Racing White Daring Molenbeek Brussels F.C., often simply referred to as RWDM Brussels, F.C. Brussels or simply Brussels was a Belgian association football club based in the municipality of Molenbeek in the Brussels Capital-Region. They last played in the second division during the 2013–14 season where they finished 8th, but folded at the end of the season due to financial trouble. The club was a continuation of FC Strombeek, a club from the Brussels suburb of Strombeek-Bever with matricule №1936 which was formed in 1932. However, Strombeek merged with Racing White Daring Molenbeek (RWDM) in the 2000s and practising the tradition of RWDM instead. FC Brussels played at the Stade Edmond Machtens, Molenbeek's former stadium. Their highest league ranking was a 10th place in the first division in 2005–06.

History
F.C. Strombeek first registered at the Royal Belgian Football Association in 1932.  After many seasons played at the lower levels of Belgian football, Strombeek first reached the third division by winning the Promotion D – Belgium's 4th highest level of football – in 1995–96. After three seasons at that level, they won the third division A in 1999–2000, gaining promotion to the second division for the first time in their history. They finished at the 10th place in the second division in 2000–01.  The next season, Strombeek finished at the 9th place. At the same time, the club of R.W.D. Molenbeek, though ranked 10th in the first division, were refused their professional license, and were subsequently relegated to the third division, struggling with financial problems.

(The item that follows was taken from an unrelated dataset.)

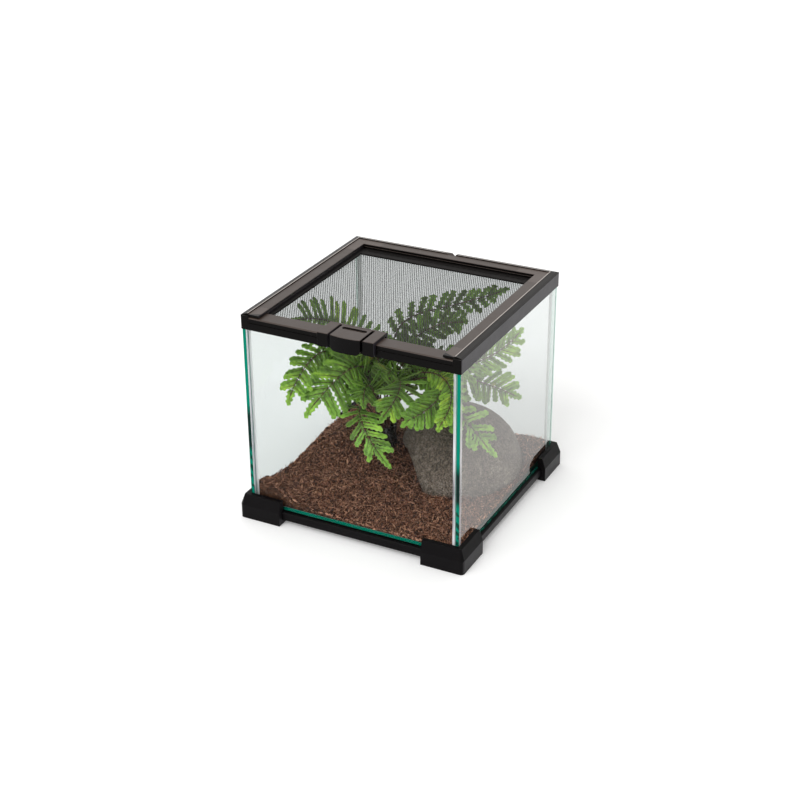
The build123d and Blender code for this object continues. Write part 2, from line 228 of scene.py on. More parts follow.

Johan Vermeersch decicided to create another club by moving KFC Strombeek from the Singelstadion, their stadium in Grimbergen, to Molenbeek's stadium, the Stade Edmond Machtens. KFC Strombeek finished at the 9th place again in the second division in the 2002–03 season. Only 2 players from Strombeek remaining at the club, and the new club was named FC Molenbeek Brussels Strombeek, with the aim to promote to the first division the next season.

In April 2003, the club announced to change the name again. Effectively at the start of 2003–04 season, the club would known as R.W.D.M. Brussels F.C..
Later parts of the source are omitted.